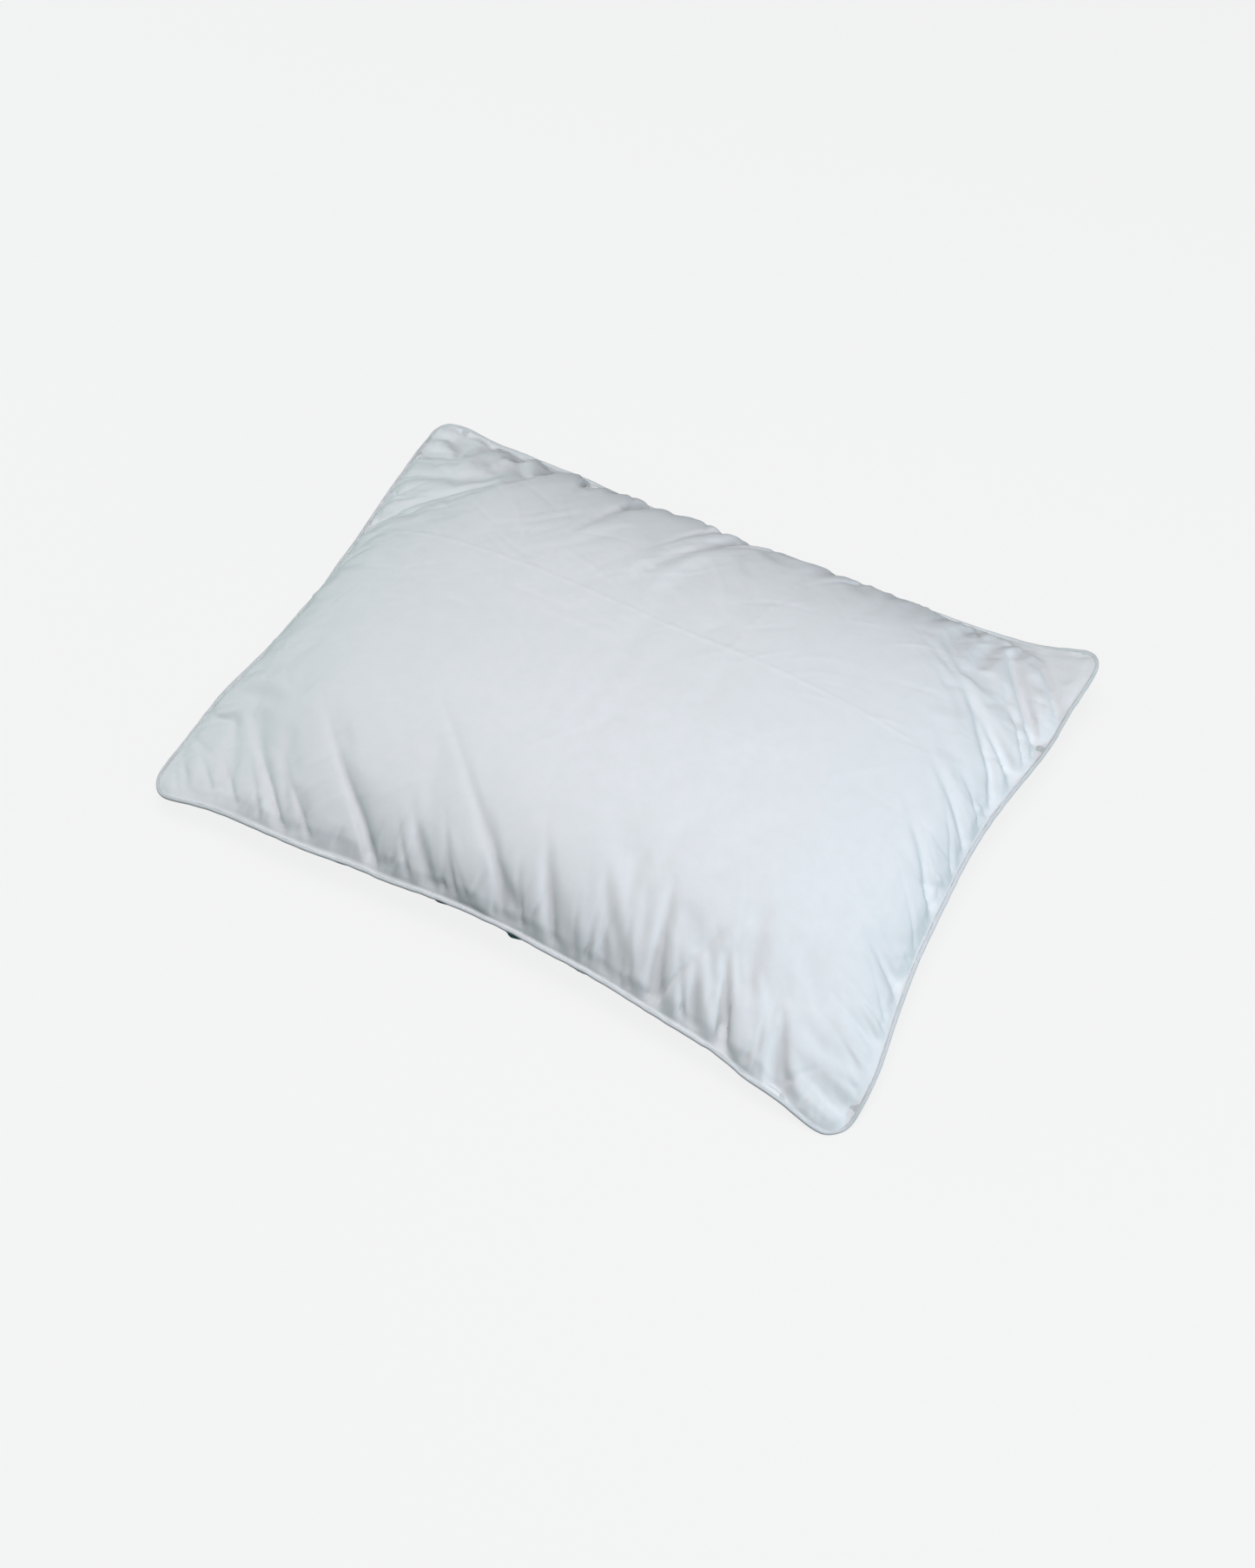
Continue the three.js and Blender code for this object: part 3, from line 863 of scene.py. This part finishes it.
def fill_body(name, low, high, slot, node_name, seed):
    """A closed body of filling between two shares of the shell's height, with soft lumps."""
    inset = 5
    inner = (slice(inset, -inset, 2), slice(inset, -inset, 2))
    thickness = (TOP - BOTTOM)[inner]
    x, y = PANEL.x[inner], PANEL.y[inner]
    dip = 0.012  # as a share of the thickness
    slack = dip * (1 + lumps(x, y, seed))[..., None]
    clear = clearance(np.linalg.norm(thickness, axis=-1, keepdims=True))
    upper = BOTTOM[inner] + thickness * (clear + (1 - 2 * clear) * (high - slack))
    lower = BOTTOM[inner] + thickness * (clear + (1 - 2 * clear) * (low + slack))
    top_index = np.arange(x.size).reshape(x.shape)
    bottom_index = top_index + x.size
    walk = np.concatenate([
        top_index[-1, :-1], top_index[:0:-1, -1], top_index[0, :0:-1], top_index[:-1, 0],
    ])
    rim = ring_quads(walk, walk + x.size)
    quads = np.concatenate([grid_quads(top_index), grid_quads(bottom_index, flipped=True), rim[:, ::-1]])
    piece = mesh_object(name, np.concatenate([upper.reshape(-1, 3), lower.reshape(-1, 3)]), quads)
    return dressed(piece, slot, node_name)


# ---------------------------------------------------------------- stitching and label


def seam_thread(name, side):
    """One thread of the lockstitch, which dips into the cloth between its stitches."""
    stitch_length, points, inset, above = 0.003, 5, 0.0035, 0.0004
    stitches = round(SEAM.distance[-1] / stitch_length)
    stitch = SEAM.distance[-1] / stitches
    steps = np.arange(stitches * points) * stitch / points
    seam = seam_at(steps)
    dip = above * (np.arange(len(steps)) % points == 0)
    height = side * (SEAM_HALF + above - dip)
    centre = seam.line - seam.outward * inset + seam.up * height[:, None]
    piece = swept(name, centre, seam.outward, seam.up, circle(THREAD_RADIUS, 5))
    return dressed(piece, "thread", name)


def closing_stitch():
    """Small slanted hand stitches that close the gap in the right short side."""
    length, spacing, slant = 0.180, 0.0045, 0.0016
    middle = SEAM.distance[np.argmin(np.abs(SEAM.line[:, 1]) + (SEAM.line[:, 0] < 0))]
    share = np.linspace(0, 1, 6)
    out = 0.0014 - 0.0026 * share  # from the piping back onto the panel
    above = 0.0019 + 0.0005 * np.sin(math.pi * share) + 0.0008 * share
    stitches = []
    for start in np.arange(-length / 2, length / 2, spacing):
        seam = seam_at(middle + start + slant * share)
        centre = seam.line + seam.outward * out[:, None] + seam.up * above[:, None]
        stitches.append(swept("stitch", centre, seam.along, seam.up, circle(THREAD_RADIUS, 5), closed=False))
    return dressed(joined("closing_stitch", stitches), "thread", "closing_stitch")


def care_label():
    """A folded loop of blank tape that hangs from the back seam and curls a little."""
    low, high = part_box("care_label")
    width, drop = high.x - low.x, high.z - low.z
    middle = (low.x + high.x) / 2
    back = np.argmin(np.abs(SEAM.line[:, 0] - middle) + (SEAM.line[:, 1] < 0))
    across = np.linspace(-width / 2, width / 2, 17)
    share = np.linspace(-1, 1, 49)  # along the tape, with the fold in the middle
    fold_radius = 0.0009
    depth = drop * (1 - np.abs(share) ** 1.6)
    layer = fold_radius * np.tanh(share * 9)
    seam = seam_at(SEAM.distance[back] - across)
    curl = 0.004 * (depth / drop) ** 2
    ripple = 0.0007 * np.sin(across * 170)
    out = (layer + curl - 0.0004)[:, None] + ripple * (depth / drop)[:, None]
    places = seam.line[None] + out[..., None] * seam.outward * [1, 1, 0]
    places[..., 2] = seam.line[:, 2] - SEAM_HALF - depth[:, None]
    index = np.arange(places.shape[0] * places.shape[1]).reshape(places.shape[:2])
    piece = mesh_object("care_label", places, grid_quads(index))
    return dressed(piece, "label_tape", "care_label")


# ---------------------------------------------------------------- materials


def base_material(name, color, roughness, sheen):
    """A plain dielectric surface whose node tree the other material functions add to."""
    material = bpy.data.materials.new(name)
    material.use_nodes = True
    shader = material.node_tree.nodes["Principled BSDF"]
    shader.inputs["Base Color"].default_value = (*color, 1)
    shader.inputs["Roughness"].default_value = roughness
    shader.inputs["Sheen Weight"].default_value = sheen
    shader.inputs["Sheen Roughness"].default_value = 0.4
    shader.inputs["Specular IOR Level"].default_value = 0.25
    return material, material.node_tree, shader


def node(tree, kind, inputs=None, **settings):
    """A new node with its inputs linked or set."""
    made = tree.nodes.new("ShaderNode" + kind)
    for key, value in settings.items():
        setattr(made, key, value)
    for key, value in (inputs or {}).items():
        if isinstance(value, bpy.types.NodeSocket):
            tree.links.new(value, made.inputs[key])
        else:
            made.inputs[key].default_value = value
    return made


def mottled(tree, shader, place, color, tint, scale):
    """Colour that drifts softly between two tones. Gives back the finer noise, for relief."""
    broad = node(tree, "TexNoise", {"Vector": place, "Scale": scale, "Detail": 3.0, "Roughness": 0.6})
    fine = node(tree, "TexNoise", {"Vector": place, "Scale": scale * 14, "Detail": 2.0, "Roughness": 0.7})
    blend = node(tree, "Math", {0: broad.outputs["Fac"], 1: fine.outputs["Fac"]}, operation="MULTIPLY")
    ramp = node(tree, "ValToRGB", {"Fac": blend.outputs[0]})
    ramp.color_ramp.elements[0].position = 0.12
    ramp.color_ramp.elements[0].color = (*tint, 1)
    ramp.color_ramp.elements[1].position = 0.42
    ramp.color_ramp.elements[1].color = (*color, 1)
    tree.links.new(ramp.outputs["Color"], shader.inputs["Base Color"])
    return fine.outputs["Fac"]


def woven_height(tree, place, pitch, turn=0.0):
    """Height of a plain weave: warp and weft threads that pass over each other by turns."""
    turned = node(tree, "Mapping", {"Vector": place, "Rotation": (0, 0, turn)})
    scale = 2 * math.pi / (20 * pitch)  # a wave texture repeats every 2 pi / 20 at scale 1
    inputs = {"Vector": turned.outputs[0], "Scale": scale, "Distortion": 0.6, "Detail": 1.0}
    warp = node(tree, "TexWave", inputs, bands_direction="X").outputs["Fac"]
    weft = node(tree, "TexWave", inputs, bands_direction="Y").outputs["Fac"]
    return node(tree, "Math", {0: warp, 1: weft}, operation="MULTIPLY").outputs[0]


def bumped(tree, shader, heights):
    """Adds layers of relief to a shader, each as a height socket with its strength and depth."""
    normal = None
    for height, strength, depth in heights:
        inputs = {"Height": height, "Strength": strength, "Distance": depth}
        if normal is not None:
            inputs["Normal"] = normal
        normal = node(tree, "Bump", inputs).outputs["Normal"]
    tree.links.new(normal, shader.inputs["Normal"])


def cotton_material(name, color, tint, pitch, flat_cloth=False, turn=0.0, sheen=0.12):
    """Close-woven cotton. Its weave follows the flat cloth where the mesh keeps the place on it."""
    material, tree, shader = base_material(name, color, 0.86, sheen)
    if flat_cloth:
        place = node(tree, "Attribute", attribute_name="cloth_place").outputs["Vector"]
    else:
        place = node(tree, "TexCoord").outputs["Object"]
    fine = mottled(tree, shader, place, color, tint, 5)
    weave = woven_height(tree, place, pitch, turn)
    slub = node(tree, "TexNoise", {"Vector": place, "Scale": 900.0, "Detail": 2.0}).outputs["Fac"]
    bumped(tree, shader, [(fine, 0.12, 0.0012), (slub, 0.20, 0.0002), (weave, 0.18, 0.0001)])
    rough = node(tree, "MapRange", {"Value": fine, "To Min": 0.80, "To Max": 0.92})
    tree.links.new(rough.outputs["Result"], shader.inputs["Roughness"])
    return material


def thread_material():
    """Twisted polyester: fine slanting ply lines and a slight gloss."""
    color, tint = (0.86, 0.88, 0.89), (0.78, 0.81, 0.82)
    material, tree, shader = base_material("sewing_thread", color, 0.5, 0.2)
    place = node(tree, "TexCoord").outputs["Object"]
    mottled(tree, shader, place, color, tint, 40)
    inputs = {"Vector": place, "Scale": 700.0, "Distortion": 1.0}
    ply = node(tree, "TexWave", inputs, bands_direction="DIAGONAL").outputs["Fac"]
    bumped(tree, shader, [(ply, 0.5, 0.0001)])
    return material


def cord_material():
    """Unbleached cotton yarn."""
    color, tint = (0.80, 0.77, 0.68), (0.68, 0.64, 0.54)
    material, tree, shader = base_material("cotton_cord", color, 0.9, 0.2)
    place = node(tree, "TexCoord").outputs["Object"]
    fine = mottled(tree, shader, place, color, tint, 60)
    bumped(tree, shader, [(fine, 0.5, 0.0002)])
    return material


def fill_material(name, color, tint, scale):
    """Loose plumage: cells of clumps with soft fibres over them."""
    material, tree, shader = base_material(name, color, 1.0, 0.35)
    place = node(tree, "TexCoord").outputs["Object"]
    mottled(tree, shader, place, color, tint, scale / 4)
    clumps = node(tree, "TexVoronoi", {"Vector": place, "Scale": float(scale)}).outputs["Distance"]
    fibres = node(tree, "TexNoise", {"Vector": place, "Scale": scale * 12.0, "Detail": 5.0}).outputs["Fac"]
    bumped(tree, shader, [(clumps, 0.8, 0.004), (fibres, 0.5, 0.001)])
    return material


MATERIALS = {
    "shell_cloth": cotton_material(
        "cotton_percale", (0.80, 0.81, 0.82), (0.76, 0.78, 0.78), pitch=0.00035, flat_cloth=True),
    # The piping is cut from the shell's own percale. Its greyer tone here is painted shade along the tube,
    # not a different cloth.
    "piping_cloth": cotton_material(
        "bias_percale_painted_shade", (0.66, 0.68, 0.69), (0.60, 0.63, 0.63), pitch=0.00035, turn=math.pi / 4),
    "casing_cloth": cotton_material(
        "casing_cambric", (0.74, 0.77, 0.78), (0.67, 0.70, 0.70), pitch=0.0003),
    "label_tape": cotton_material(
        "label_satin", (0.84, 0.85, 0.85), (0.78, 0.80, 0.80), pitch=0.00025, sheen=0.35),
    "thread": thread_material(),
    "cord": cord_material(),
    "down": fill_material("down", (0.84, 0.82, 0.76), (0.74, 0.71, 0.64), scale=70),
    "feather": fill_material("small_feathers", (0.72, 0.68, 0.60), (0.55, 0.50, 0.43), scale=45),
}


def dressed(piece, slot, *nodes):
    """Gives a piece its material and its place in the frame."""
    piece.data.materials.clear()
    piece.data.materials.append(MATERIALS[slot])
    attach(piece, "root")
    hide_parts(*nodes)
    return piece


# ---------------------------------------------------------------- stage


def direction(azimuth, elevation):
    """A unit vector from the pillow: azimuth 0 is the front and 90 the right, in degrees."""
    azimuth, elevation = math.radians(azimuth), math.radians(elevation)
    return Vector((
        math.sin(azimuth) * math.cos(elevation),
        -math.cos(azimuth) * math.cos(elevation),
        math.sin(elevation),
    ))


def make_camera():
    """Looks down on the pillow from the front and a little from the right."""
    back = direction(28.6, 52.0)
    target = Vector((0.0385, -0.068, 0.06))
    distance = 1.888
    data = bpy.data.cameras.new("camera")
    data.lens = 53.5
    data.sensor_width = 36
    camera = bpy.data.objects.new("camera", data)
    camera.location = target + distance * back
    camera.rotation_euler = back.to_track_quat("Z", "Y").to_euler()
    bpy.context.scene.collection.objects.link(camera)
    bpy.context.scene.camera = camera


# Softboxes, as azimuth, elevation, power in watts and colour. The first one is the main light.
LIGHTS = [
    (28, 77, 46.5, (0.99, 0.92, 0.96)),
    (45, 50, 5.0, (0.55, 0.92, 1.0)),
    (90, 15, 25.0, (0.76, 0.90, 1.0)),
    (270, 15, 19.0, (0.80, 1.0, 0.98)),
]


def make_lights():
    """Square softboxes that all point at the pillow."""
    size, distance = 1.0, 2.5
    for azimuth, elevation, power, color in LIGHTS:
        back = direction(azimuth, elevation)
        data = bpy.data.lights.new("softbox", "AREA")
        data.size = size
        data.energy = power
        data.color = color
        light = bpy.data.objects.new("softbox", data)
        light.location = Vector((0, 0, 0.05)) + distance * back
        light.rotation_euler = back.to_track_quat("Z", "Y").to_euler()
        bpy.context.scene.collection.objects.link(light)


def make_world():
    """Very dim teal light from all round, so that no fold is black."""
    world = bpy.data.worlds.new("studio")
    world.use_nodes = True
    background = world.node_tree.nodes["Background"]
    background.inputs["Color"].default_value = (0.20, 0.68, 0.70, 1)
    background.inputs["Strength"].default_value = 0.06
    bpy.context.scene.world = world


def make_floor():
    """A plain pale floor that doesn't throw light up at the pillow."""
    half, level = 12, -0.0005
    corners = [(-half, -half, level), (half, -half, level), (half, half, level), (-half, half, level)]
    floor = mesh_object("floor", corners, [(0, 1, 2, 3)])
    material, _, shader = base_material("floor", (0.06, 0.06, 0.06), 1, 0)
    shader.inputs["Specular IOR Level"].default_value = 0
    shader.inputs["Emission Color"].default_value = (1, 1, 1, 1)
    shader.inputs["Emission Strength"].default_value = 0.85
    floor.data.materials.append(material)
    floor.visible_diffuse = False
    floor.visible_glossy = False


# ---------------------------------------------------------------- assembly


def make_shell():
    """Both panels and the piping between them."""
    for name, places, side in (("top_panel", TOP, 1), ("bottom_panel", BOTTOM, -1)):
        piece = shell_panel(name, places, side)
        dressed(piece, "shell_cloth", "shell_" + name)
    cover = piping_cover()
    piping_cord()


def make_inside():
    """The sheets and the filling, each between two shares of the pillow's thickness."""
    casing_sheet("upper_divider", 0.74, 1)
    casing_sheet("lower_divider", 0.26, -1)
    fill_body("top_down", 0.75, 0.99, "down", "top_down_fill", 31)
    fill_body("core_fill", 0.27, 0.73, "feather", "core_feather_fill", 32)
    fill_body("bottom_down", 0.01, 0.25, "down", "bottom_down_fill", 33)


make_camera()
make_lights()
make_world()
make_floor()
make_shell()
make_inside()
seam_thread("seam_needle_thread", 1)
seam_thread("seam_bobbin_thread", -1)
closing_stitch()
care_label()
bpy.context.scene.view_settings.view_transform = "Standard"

════════

SET EXERCISE> Write out, exactly and with nothing else, the lines of the listing above from its first line through the line with "stitching and label".

WRITTEN ANSWER>
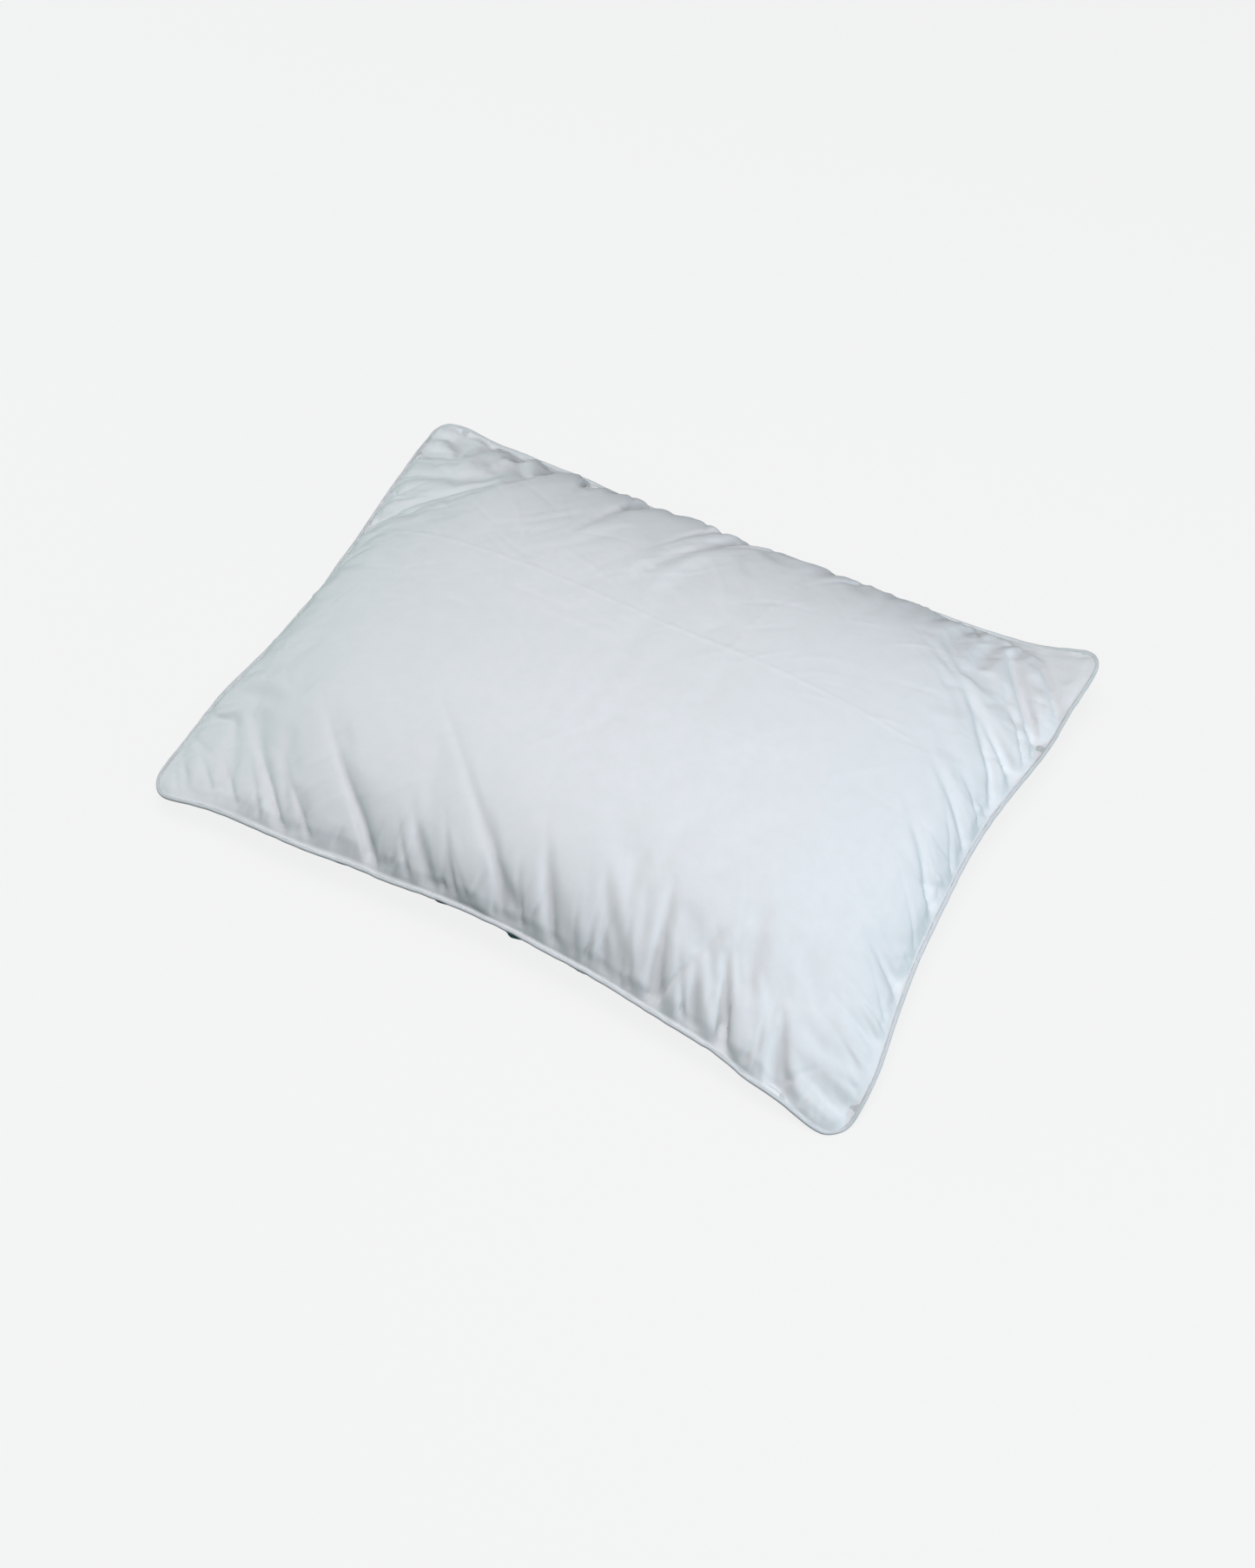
Continue the three.js and Blender code for this object: part 3, from line 863 of scene.py. This part finishes it.
def fill_body(name, low, high, slot, node_name, seed):
    """A closed body of filling between two shares of the shell's height, with soft lumps."""
    inset = 5
    inner = (slice(inset, -inset, 2), slice(inset, -inset, 2))
    thickness = (TOP - BOTTOM)[inner]
    x, y = PANEL.x[inner], PANEL.y[inner]
    dip = 0.012  # as a share of the thickness
    slack = dip * (1 + lumps(x, y, seed))[..., None]
    clear = clearance(np.linalg.norm(thickness, axis=-1, keepdims=True))
    upper = BOTTOM[inner] + thickness * (clear + (1 - 2 * clear) * (high - slack))
    lower = BOTTOM[inner] + thickness * (clear + (1 - 2 * clear) * (low + slack))
    top_index = np.arange(x.size).reshape(x.shape)
    bottom_index = top_index + x.size
    walk = np.concatenate([
        top_index[-1, :-1], top_index[:0:-1, -1], top_index[0, :0:-1], top_index[:-1, 0],
    ])
    rim = ring_quads(walk, walk + x.size)
    quads = np.concatenate([grid_quads(top_index), grid_quads(bottom_index, flipped=True), rim[:, ::-1]])
    piece = mesh_object(name, np.concatenate([upper.reshape(-1, 3), lower.reshape(-1, 3)]), quads)
    return dressed(piece, slot, node_name)


# ---------------------------------------------------------------- stitching and label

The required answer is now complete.